**Entries shown:**

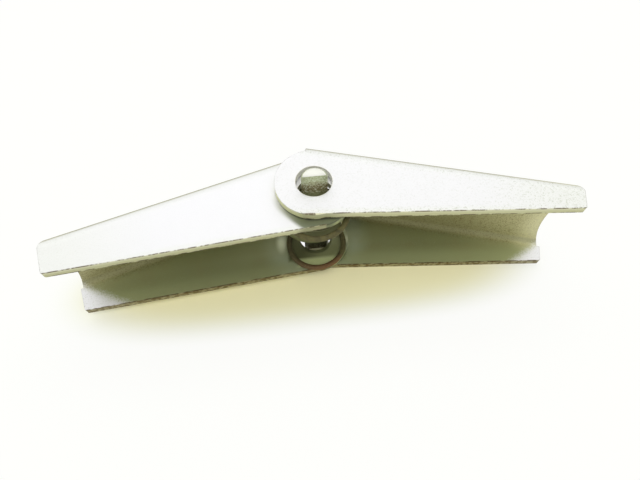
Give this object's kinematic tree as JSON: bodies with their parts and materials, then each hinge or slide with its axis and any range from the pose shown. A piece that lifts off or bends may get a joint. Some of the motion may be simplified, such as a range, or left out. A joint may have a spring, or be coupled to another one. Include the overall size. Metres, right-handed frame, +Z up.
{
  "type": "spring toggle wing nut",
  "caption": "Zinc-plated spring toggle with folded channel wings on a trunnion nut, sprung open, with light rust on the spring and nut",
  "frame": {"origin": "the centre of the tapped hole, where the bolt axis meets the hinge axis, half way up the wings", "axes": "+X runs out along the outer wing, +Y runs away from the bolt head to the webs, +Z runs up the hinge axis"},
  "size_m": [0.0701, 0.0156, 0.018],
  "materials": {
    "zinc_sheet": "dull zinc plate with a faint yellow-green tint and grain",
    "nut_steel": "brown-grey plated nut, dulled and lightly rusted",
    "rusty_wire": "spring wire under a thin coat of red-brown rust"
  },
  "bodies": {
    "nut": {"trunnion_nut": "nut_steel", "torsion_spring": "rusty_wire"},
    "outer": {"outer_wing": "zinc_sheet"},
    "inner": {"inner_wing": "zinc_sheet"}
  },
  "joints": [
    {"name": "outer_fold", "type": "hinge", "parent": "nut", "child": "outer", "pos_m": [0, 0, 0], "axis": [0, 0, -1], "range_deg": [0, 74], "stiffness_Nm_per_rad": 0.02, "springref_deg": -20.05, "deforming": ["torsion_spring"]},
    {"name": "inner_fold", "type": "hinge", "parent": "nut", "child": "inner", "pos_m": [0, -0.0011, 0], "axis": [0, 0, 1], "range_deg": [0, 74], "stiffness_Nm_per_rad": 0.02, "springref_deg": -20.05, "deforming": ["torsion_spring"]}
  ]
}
==
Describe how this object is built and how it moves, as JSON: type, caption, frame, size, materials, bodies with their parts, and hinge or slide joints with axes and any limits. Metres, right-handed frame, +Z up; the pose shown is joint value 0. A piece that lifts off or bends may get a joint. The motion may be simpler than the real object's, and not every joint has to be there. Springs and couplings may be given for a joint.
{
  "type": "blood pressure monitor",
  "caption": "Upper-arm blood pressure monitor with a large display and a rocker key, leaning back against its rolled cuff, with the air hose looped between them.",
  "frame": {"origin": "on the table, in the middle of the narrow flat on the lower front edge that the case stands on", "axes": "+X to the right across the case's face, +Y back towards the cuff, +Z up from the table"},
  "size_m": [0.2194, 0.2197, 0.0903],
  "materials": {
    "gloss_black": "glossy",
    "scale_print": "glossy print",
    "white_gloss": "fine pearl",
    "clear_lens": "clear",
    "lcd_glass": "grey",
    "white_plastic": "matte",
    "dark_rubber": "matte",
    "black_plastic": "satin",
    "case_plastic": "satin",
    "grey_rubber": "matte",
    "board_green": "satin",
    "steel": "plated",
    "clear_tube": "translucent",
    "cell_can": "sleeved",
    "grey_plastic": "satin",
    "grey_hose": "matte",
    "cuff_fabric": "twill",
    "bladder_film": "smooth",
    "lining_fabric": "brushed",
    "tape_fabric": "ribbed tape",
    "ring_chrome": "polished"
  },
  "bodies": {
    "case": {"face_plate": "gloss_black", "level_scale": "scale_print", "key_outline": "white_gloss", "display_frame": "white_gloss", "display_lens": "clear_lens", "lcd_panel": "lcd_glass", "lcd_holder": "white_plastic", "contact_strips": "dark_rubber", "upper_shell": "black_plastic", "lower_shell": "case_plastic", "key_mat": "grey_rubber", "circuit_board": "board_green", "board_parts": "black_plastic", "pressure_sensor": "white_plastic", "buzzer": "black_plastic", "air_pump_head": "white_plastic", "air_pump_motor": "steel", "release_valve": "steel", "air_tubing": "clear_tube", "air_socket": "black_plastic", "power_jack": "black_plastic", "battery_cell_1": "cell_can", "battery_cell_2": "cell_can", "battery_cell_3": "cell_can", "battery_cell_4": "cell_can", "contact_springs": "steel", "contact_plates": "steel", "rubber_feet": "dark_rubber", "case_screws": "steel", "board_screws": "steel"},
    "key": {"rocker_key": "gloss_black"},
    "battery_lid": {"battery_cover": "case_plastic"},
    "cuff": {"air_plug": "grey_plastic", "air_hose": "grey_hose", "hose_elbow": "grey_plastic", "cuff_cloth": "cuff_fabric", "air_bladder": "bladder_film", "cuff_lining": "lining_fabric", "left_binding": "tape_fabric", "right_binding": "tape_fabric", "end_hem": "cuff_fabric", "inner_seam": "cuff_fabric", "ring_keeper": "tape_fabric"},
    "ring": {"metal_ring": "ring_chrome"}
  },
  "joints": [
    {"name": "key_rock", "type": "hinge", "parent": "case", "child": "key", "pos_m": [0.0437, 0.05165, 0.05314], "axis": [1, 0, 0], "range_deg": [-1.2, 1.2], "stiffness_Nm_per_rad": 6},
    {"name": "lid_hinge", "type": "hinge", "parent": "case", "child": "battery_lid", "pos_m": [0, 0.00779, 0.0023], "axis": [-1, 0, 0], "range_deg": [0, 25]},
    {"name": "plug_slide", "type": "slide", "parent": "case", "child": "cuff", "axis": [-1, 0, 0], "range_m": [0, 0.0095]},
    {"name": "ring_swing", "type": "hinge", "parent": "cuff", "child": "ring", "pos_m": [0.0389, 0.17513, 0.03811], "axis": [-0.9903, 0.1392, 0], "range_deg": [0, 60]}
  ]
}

**Problem to solve:**
Determine how many lines of the records above contain the word "this", and report only that number.

**Correct response:**
2